During the Princeton years, Artin built a 6-inch (15 cm) reflecting telescope to plans he found in the magazine Sky and Telescope, which he subscribed to. He spent weeks in the basement attempting to grind the mirror to specifications, without success, and his continued failure to get it right led to increasing frustration. Then, in California to give a talk, he made a side trip to the Mt. Wilson Observatory, where he discussed his project with the astronomers. Whether it was their technical advice, or Natascha's intuitive suggestion that it might be too cold in the basement, and that he should try the procedure upstairs in the warmth of his study (which he did), he completed the grinding of the mirror in a matter of days. With this telescope, he surveyed the night skies over Princeton.
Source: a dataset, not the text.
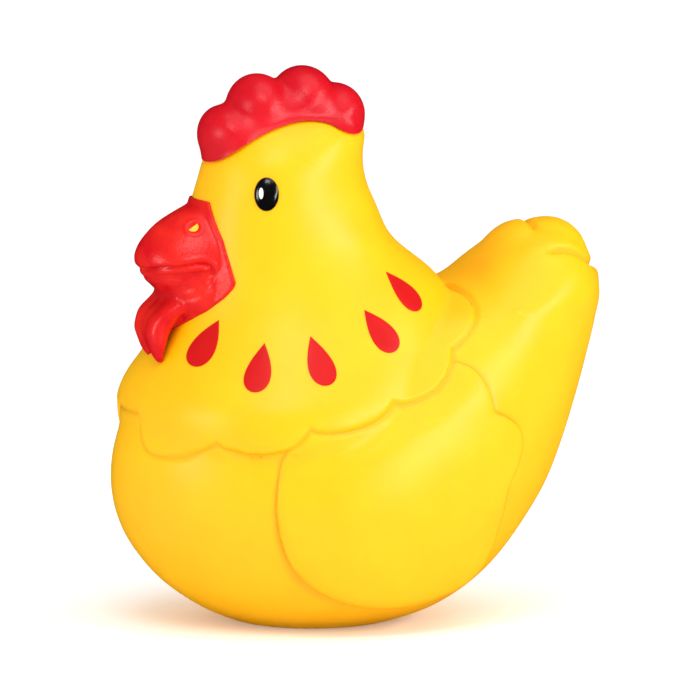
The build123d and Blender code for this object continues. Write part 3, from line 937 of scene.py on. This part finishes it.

In September 1955, Artin accepted an invitation to visit Japan. From his letters, it is clear he was treated like royalty by the Japanese mathematical community, and was charmed by the country. He was interested in learning about the diverse threads of Buddhism, and visiting its holy sites. In a letter home he describes his visit to the temples at Nara. “Then we were driven to a place nearby, Horiuji where a very beautiful Buddhist temple is. We were received by the abbot, and a priest translated into English. We obtained the first sensible explanation about modern Buddhism. The difficulty of obtaining such an explanation is enormous. To begin with most Japanese do not know and do not understand our questions. All this is made more complicated by the fact that there are numerous sects and each one has another theory. Since you get your information only piece wise, you cannot put it together. This results in an absurd picture. I am talking of the present day, not of its original form.”

His letter goes on to outline at length the general eschatological framework of Buddhist belief. Then he adds, “By the way, a problem given by the Zens for meditation is the following: If you clap your hands, does the sound come from the left hand or from the right?”